The Process for How to Distribute Dividends
If conditions are satisfactorily met that dividends may be distributed after taking into consideration all of these factors then Directors may proceed.
In particular:
- the intended dividend is covered by the balance of realised profits within the last annual accounts circulated to shareholders or in more up to date interim accounts
- realised profits have not been subsequently lost
- dividend payments do not leave the company unable to pay debts on time
- if the company is subject to audit, the legal requirements apply where the auditor’s report is qualified
The process for how to distribute dividends will be contained within the company’s articles of association. Final dividends are usually paid annually after the annual accounts have been approved. This instruction should typically state this process for how to distribute dividends:
- directors recommend a dividend
- dividends to be declared by ordinary resolution (eg by vote at an AGM or written resolution)

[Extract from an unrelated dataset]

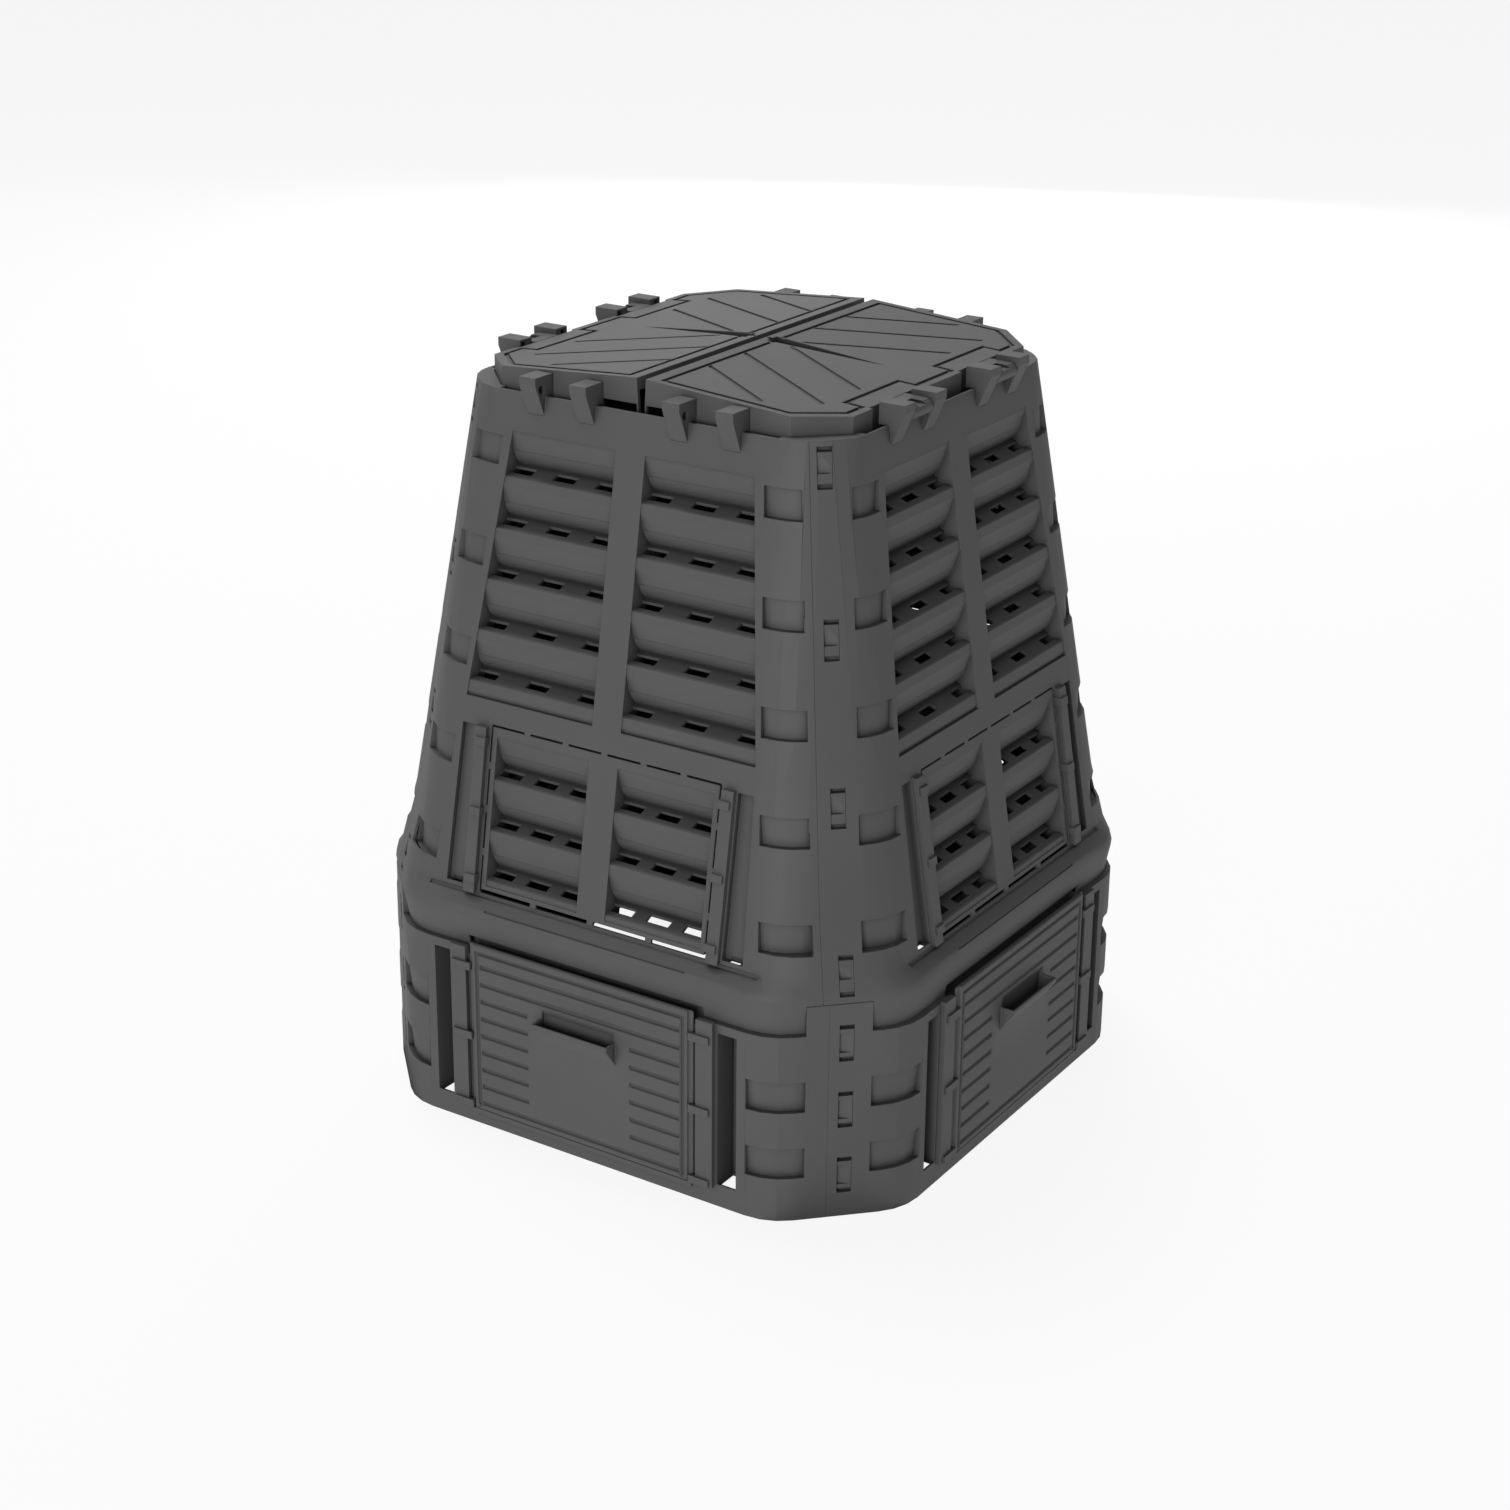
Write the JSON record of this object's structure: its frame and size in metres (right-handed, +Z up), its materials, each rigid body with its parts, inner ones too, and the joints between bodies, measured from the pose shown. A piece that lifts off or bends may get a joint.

- members cannot vote to pay more than the amount recommended by the directors
Articles also typically state the process for the directors to pay “interim” dividends at any time. The intended dividend should be subjected to the legal qualifiers outlined that are outlined here from the start of the process and throughout up to the point at which the dividend becomes a legally binding liability on the company. A final dividend is declared by the members even if it is stated to be due at a later date, as is usual, or at the point when an interim dividend is actually paid. The company should keep records of the payments, that the dividend was supported by relevant accounts and minutes of directors’ or shareholders’ meetings. Under tax legislation, the company must send the shareholder (or the bank or building society if the dividend is paid into a bank or building society account) a certificate stating the amount of the dividend and the date of the payment.